═══ DATA SUPPLIED
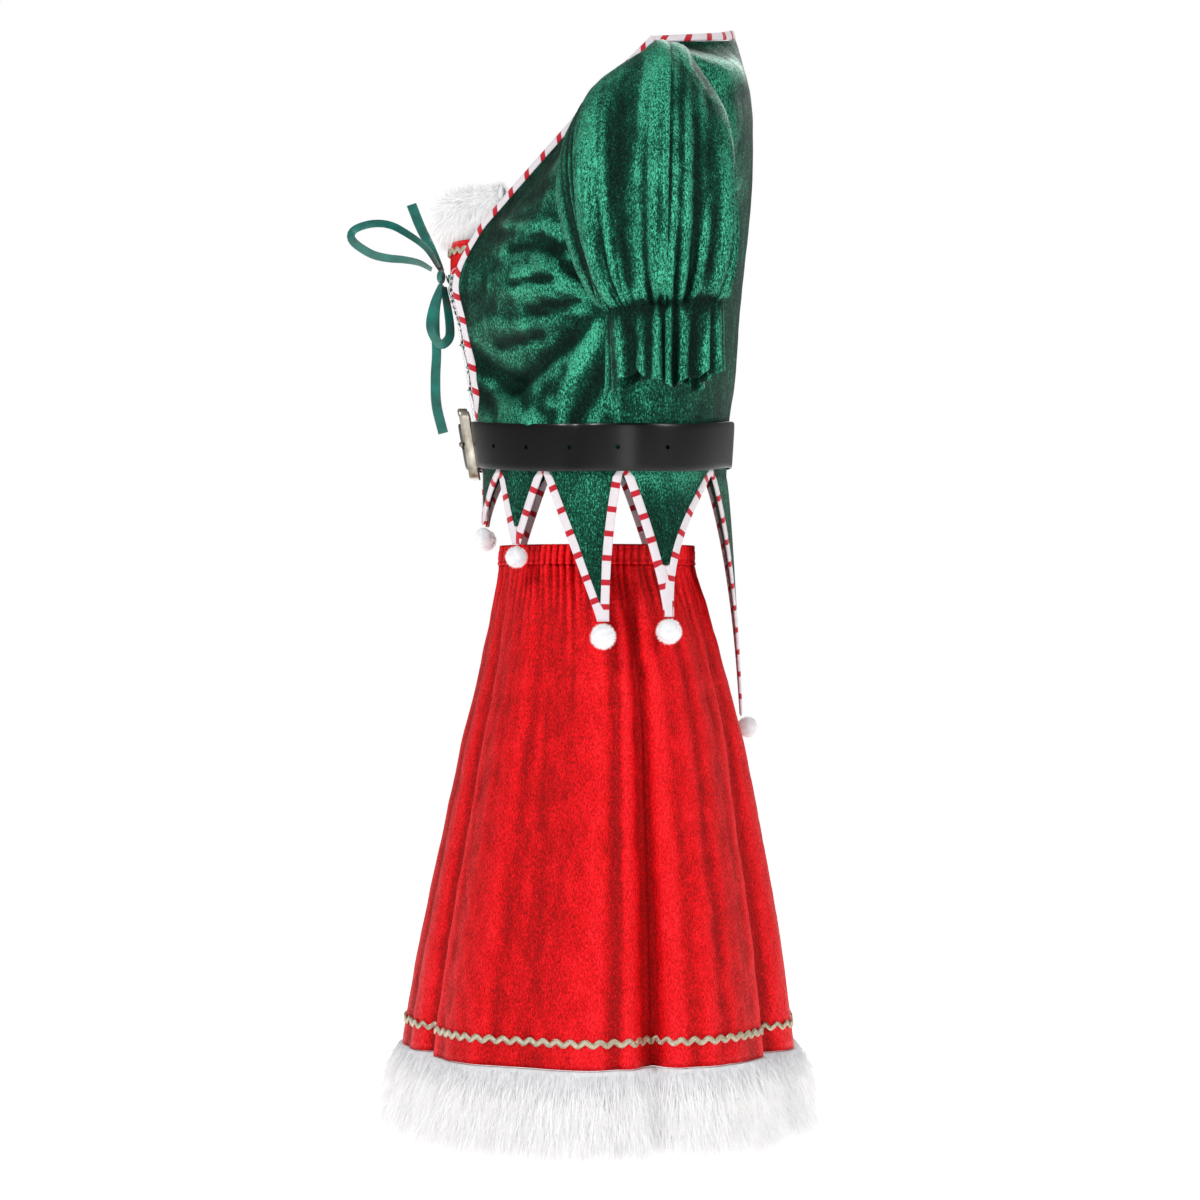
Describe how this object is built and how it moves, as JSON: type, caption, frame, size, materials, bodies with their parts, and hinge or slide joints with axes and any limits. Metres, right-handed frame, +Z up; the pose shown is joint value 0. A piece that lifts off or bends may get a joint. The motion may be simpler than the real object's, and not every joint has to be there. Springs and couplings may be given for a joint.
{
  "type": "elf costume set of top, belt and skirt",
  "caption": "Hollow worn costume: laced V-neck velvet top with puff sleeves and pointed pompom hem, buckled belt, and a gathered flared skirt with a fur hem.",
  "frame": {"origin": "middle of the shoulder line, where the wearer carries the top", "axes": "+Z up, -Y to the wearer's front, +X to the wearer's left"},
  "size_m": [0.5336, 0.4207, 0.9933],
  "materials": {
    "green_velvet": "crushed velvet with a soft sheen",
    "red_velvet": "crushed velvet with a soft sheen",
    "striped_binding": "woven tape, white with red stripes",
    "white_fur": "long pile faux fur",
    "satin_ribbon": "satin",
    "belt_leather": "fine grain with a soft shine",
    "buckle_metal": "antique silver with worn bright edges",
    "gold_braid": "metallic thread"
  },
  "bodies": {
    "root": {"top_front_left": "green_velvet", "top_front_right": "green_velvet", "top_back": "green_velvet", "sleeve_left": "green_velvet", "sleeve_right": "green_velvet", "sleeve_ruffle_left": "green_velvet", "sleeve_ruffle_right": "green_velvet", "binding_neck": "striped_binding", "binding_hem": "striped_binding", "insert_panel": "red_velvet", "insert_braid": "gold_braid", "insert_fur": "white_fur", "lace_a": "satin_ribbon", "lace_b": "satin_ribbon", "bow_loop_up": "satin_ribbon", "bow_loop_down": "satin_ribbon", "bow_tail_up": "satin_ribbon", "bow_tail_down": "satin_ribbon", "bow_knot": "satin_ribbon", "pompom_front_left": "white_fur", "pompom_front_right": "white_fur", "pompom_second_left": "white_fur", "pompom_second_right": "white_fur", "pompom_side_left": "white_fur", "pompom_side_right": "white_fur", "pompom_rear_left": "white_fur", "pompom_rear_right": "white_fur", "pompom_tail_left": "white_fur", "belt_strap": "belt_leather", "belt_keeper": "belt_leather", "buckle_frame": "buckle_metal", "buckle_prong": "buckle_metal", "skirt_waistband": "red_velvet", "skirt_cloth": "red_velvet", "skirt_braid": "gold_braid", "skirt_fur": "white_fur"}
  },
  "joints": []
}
══════
═══ DATA SUPPLIED
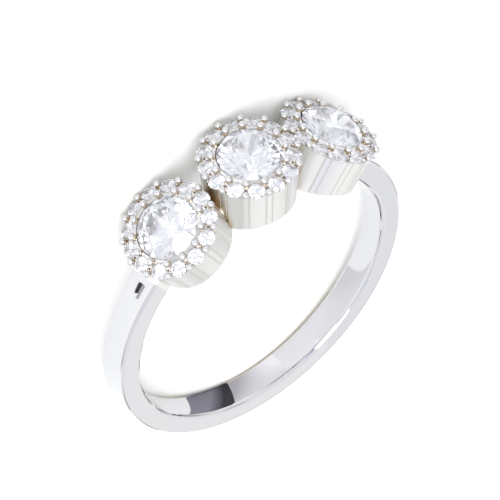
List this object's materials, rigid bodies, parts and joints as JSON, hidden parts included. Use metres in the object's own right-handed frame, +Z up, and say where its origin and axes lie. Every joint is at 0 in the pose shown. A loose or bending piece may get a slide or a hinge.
══════
▸ TASK TO COMPLETE: Of all the lines in the listing above, how many include "slide"? Write only the number.

▸ RESULT FOR THIS EXERCISE: 2